Breast cancer as you all may know, is one of the most prevalent cancers affecting women worldwide. Early detection is key to making it curable - and while there are many machine learning models built to detect tumors from mammogram images, there’s a crucial step that often gets overlooked. Most existing models stop at tumor detection, but what comes after detection is just as important: localizing the tumor in the actual 3D space of the breast using 2D projections from different views (like MLO and CC). Radiologists are trained to mentally map these 2D views into a 3D understanding, identifying the tumor’s position using reference points like clock positions and quadrants. This process is complex, time-consuming, and prone to human variation - yet it’s critical for determining treatment strategies like surgery or biopsy.

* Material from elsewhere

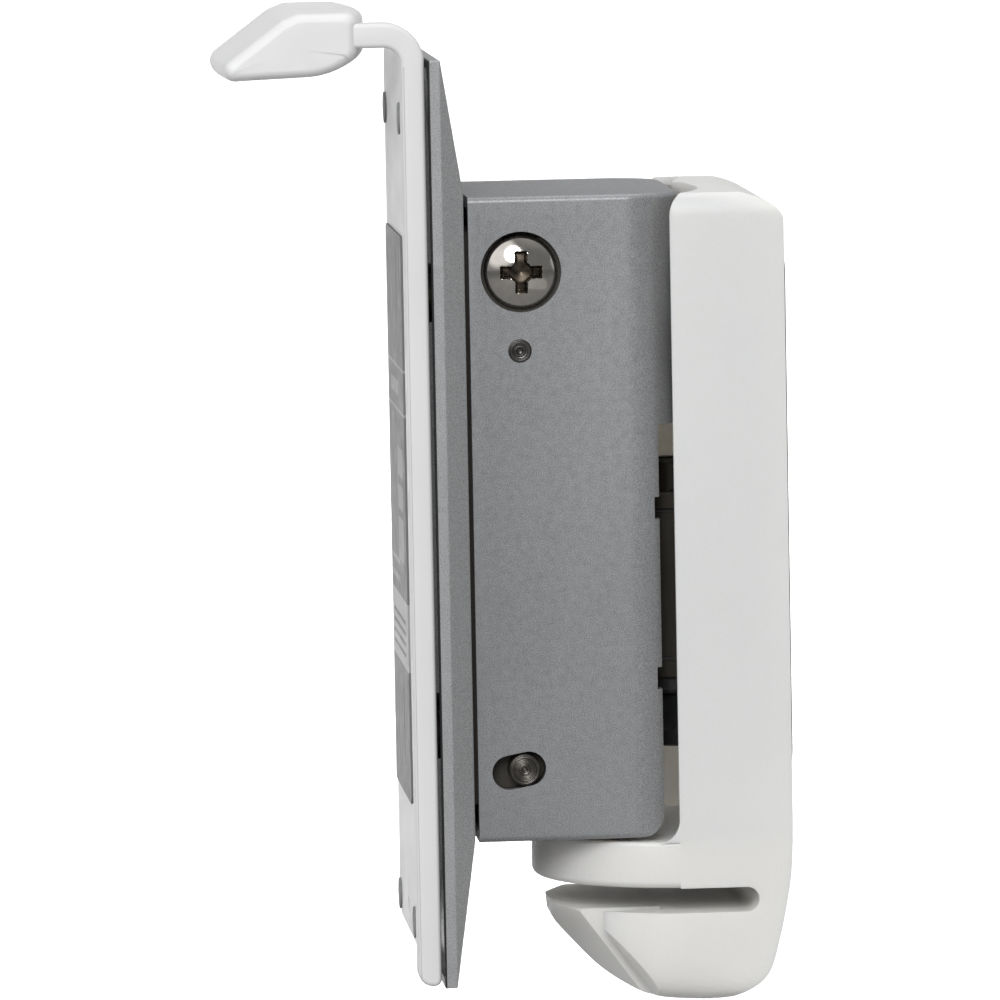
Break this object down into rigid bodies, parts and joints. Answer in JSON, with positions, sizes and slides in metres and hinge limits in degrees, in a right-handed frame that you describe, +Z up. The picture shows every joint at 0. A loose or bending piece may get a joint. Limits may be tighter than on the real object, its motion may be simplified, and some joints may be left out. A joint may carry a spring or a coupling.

The project was aimed to explore ways of automating or assisting this localization step. While I can’t go into full technical detail due to ongoing research constraints, our focus was on understanding and modeling the process radiologists use to infer tumor location from multiple 2D views, and how that could be translated into a computational approach.

Things I Learned

First off, this was my first real AI related project. Yes, I’d played around with the basics - linear/logistic regression, KNN, Neural Networks the usual textbook stuffs - but this was the first time I had to actually build something that could be used in a real-world medical scenario. I was, and still am a beginner to the world of Python and its libraries. Coming from mostly a web development background, this was a whole different beast to tackle. It took me quite a few days to even think of an approach, that too with lots and lots of binge watching youtube tutorials.

Fun and Quickly Boring: The Annotation Work

As for any AI related projects, data is the fuel, and turns out getting that data in the right form is… not so great of an experience. Our mentor sourced anonymized mammogram data from a local hospital and gave us a pre-processed version. But that didn’t mean it was ready for models - we had to annotate it.. I called the whole process of annotating the data “Fun”, only because it was my first time, and it kinda felt interesting at beginning. But after a while, it became a test of patience.

And Finally, Python… Again

Just like any other AI project, Python is like the first and mostly the only language used. It’s not just about the easy or told so (not to me personally) syntax, but it’s about thinking in terms of data transformations, vectorized operations etc. The latter point makes more sense, as you wouldn’t want to keep implementing your own set of string/data manipulation techniques in C/C++ or so languages. Libraries like Numpy, Pandas, CV2, Matplotlib, Scikit learn etc. became my new toolbox. But well I guess I will never going to get fully comfortable with those.

Why Does It Matter

This wasn’t just a project about models or data - it was like a crash course in AI, in understanding domain-specific challenges. It pushed me out of my comfort zone, taught me to think differently, and made me realize how much I still have to learn.